The poor guy spent most of the last 20-odd years failing to live up to the revelation in the third act of The Sixth Sense that Bruce Willis is <SPOILERS> a dog.
Sadly, the same thing happened to the Bioshock series - Bioshock 2 and Bioshock Infinite arrive with the expectation that there would be some sort of twist. And there sort of was in the latter, but - much as there were lacklustre twists in M.Night Shyamalan's Unbreakable and The Village - it was nowhere near the level of bona-fide, rubber-limbed, genius that the original Bioshock displayed.
Rather than surprise players with a logical curveball that works on several levels simultaneously, Infinite drags its twist in from left-field, with some guff about parallel universes. It's always a cool sci-fi sort of idea, and rendered in Infinite in a visually engaging way, but it pales next to the way its predecessor pulled the rug out from beneath its players.
Prepare for spoilers.
Bioshock creator Ken Levine has admitted that Bioshock's gameplay borrowed heavily from the seminal System Shock - Levine and his team created System Shock 2 - but its setting was an underwater dystopia, inspired by the likes of George Orwell and Ayn Rand. In and of itself the setting was evocative and unsettling. It was a utopian ideal which had decayed and fallen through the foibles of its inhabitants.
All of that was slick enough to secure the game a place in the hall of fame, but its third-act twist elevated it to a work of art. That's what narrative twists do: they take everything that has gone before, and shine new light upon it. They reflect backwards through the story, and make everything better.
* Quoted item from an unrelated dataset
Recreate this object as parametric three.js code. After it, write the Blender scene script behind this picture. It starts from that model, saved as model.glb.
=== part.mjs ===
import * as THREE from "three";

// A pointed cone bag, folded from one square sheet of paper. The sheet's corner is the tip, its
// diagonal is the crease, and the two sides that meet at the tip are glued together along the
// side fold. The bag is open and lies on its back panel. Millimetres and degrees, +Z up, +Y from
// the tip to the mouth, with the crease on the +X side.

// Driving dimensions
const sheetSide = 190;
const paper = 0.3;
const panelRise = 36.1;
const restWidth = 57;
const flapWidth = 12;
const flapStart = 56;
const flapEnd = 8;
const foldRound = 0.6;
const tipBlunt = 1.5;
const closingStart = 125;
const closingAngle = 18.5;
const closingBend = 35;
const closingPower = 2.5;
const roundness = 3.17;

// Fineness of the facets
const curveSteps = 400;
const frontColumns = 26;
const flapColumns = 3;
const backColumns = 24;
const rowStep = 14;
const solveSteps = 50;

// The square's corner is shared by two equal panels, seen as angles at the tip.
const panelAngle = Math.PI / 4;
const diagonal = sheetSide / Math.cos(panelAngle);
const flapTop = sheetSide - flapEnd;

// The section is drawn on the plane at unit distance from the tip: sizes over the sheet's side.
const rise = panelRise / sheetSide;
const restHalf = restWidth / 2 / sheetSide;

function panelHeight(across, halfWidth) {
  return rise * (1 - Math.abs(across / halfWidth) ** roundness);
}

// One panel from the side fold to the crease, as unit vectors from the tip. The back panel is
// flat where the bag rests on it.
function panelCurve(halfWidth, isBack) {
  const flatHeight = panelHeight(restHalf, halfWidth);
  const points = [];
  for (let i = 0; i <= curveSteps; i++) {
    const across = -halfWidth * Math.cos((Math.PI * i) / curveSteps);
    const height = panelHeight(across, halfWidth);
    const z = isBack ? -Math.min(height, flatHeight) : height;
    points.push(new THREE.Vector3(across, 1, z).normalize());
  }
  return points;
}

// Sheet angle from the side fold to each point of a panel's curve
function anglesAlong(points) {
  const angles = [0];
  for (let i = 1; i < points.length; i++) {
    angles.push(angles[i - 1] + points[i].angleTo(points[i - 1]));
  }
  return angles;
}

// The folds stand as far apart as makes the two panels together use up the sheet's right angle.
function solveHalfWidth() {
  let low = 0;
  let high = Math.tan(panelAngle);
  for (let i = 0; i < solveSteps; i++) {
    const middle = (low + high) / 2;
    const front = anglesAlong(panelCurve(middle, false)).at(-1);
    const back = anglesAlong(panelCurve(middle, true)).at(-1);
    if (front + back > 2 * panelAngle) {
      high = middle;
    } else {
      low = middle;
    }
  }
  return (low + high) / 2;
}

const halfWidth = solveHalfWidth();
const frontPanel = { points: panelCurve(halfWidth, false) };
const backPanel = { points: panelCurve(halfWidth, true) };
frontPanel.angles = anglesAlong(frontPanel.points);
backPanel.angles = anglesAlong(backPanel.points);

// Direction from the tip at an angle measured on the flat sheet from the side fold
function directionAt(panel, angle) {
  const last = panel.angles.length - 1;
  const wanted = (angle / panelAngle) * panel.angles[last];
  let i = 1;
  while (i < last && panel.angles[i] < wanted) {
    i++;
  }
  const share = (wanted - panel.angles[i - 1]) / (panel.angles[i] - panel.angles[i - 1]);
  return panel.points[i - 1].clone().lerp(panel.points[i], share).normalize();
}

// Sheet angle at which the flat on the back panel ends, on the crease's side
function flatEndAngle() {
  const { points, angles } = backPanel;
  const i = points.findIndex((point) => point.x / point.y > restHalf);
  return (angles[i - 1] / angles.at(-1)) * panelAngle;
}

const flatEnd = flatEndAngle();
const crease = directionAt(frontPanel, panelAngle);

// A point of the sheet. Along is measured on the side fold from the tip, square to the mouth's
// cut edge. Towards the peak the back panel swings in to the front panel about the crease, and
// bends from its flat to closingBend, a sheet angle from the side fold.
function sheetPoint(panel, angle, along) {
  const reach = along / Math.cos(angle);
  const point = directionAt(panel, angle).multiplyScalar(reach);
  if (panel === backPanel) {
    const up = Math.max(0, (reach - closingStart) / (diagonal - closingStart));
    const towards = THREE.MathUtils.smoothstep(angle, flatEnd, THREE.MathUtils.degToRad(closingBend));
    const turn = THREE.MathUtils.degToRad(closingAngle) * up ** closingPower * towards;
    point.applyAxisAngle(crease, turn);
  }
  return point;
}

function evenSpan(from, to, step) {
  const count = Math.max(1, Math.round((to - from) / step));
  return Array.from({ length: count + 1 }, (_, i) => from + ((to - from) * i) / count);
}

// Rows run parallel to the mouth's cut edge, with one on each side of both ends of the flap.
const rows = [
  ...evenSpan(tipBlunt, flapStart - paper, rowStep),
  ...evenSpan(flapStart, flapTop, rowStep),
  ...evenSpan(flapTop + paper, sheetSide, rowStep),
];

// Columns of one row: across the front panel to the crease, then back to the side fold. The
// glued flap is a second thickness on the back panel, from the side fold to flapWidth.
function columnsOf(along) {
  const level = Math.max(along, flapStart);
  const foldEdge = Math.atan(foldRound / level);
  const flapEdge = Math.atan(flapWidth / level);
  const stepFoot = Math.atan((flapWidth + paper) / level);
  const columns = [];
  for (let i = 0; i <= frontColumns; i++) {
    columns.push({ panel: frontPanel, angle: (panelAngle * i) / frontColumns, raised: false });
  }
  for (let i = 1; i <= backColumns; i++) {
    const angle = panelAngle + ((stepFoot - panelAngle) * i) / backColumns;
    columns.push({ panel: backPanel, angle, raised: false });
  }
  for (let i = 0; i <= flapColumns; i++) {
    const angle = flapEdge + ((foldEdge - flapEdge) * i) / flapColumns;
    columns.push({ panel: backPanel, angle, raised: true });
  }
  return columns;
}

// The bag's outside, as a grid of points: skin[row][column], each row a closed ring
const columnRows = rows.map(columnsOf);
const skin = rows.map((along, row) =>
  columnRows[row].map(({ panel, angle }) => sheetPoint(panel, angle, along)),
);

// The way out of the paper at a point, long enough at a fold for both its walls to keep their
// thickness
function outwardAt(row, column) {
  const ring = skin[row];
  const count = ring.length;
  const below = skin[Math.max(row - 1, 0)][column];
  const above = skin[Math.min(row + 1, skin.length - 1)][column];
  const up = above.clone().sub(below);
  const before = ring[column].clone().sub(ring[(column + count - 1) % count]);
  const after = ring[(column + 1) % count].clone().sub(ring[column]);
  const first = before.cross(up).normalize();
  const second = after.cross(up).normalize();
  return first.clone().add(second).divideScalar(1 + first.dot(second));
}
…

We love them in the same way we love magic tricks.
In the case of Bioshock, it's the revelation that your one ally in Rapture - a disembodied voice over your radio - has been using you all along, with the subliminal phrase "Would you kindly". You realise in a moment that the game has been playing you. Why would a game lie to you? It has never happened before. Of course you're going to do what the game asks, because it's a game, right?
It opens up questions about free will, and the inherently linear nature of video games themselves. Much as you're then able to go back through Shyamalan's The Sixth Sense, playing through Bioshock a second time reveals that the clues are there all along - "Would you kindly" is seeded from almost the very start. You believe you're doing your own bidding, when in reality you're being controlled.
"A man chooses, and a slave obeys" the game damns you with. And ultimately, that's all we are as players: slaves to the rules of the game. Until the rise of huge open worlds, we were always on rails, the illusion of free will, of a go-anywhere/do-anything universe, was just that: there were always invisible doors in video games. We were always being funnelled through them. A grand illusion.
And then when you reflect that back at real life, at the world, the effect is genuinely chilling. How much free will do any of us have? Is society just one massive work of sleight-of-hand?
Other games have tried to repeat the success of Bioshock's twist.
The Order, Modern Warfare 2, Heavy Rain... none have really come close, failing to get beyond the level of the most obvious sort of Hollywood cliche.
Only the underrated Spec Ops: The Line gets near to the meta subtext of what Levine and his team achieved - staying true to the context of the game, while also asking bigger questions about the nature of interactive storytelling, and what it is to be human.
And that's also why Bioshock's twist really works - because it can only be achieved within a video game.
It isn't trying to repeat the tricks you see in novels, or movies. It's a twist which doesn't just affect the player's character - but the player themselves. That's what's so clever about it - it reaches out of the screen, and messes directly with our heads.